In the United States, Jewish leaders had fixated on Jewish marriage as the means of eternal peoplehood. Time and again, they were confronted with the shortcomings of this formulation because marriage is not a conservative institution. Rather, marriage tends to be creative and revolutionary—melding two people together, creating a new unit different from what existed before, and existing in multiple layers of identity and community created by a new “we.” Even when Miller and Monroe divorced, Monroe remained close to Goldburg and to Miller’s family. (Miller’s father escorted Monroe to Madison Square Garden and watched from the wings when Monroe sang happy birthday to John F. Kennedy.)
Marriage may not transcend boundaries, but it always crosses them. Who among us has maintained a deep friendship or a marriage without experiencing moments of division, a gap, even a chasm?

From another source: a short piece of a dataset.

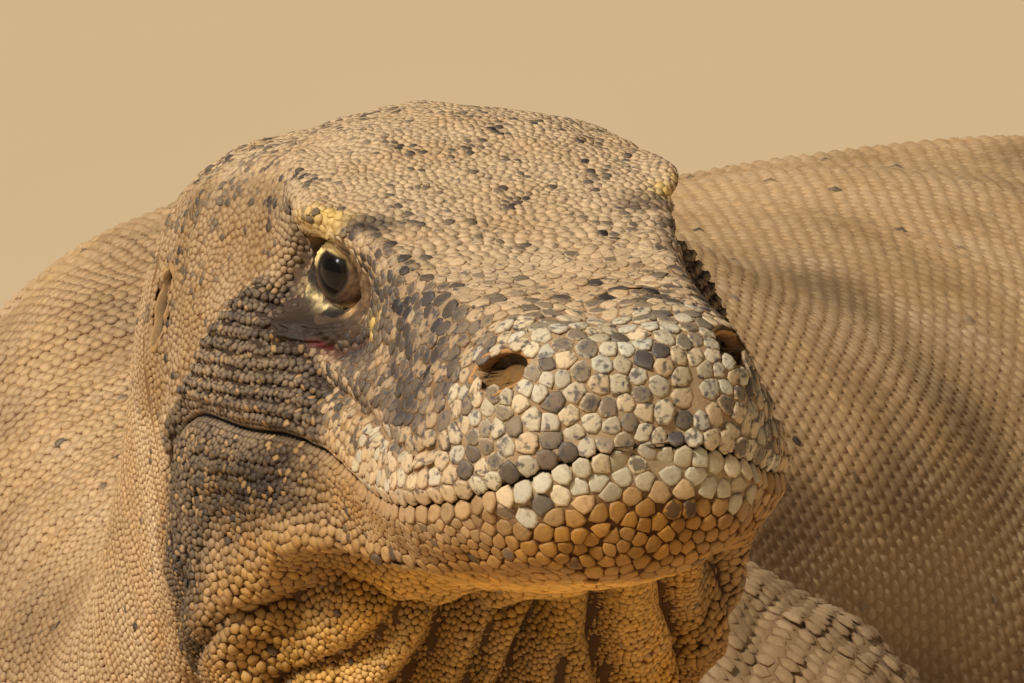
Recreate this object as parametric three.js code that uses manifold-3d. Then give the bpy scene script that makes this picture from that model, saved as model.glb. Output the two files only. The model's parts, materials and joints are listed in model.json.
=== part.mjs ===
// A life-size Komodo dragon at rest: belly down, chest propped on the forelegs, head lifted and turned left.
// Millimetres, +Z up. The trunk runs along Y with the head towards -Y, and the animal's left side is +X.
// Every fleshy part is a loft: rings of control points joined by smooth curves, cut into named lengths.
import * as THREE from 'three';
import { mergeVertices } from 'three/addons/utils/BufferGeometryUtils.js';
import Module from 'manifold-3d';

const wasm = await Module();
wasm.setup();

// ---- Driving dimensions ------------------------------------------------------------------------
const GAP = 0.3; // clearance between neighbouring solids
const HEAD_YAW = 41.3; // degrees the head is turned to the animal's left
const HEAD_PITCH = 6; // degrees the nose is raised
const SNOUT = new THREE.Vector3(284, -349, 372); // snout tip's place, at eye level, from mid-shoulders
const FINGER_WIDTH = 19;
const CLAW_LENGTH = 34;
const CLAW_RISE = 7; // how far a claw's root stands over the toe's tip

const EYE = { x: -112.5, y: 30.9, z: 1.5, radius: 8.5 };
const ORBIT = { y: 44, long: 12, deep: 9, high: 8 };
const NOSTRIL = { x: -16, y: 27, z: -14, long: 6, deep: 6, high: 3.5 };
const EAR = { x: -181, y: 58, z: -9, long: 6.5, high: 9.5, deep: 4.5 };
const DRUM_DEPTH = 1.5;
const RICTUS = -171; // the mouth's corner, behind the snout tip
const MOUTH_TOP = [ // the mouth line's height at each distance behind the snout tip
  [12, -32], [0, -32], [-2, -34], [-8, -38], [-20, -42], [-38, -44.5], [-65, -43], [-90, -37], [-112, -34], [-138, -33], [RICTUS, -31.5],
];

// Places of the ring's control points round the body, from the crown down the left side to the throat.
const AROUND = [0, 1, 2, 3, 3.25, 3.5, 4.5, 5.5];
const HALF_ROUND = AROUND[AROUND.length - 1];

// The head's rings: distance behind the snout tip, how far forward of the crown the throat lies, then
// [half width, height over eye level] along eight lines: crown, brow, cheek, upper lip, mouth, lower lip,
// jaw edge and throat.
const HEAD_RINGS = [
  [0, 0, [0, -32], [0, -32], [0, -32], [0, -32], [0, -32], [0, -32], [0, -32], [0, -32]],
  [-2, 0, [0, -15], [8, -16], [13, -23], [15, -31], [14.5, -34], [14, -37], [9, -48], [0, -50]],
  [-8, 0, [0, -8.5], [14, -10], [23, -20], [26, -34], [25, -38], [25, -41.5], [17, -56], [0, -60]],
  [-20, 0, [0, -5], [20, -6.5], [31, -19], [34.5, -38], [33.5, -42], [33, -46], [22, -58.5], [0, -64]],
  [-38, 0, [0, -2], [24, -4], [36, -19], [43.5, -40], [42.5, -44.5], [42, -48.5], [29, -60.5], [0, -66]],
  [-65, 0, [0, 3], [28, 1.5], [37.5, -17], [45, -38.5], [44, -43], [44, -47], [37, -60.5], [0, -69]],
  [-90, 4, [0, 12], [34, 10.5], [38.5, -12], [46.5, -33], [46, -37], [46.5, -41.5], [43, -59.5], [0, -73]],
  [-112, 12, [0, 21], [41, 17], [40, -9], [50, -30], [49.5, -34], [50.5, -39], [50, -62], [0, -81]],
  [-138, 30, [0, 31], [38, 23.3], [48.5, -1], [56, -28.5], [56, -33], [56, -38.5], [51, -67], [0, -91]],
  [-172, 52, [0, 32], [44, 22.5], [56, 1], [61.5, -25], [62, -31.5], [61.5, -39], [55, -78], [0, -106]],
  [-210, 82, [0, 26], [43, 16], [58, -8], [63, -34], [64, -45], [63.5, -58], [55, -95], [0, -122]],
];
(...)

In individual relationships, whether or not formed across lines of ethnicity, religion, class, or race, we confront places where the cry of universalism cannot be heard: an argument over a childrearing decision, a difference of opinion about how to spend money, a conflict about responsibility. Whatever identity markers we share, we also find ones that separate us—this is what is so creative and revolutionary about marriage, an assertion that even in our differences we can function together. This is neither rigid universalism nor narrow particularism.
If we imagine in each marriage a creative revolution, then we may embrace the changes and transformations—not eternal sameness—that marriage in this country in the last half of a century have brought. The photograph, that still captivates me each time I look at it, captures a moment in that ongoing revolution, when a rabbi, a playwright, and a starlight stood unified by a Jewish tradition, at its best capacious enough to make room for all of them.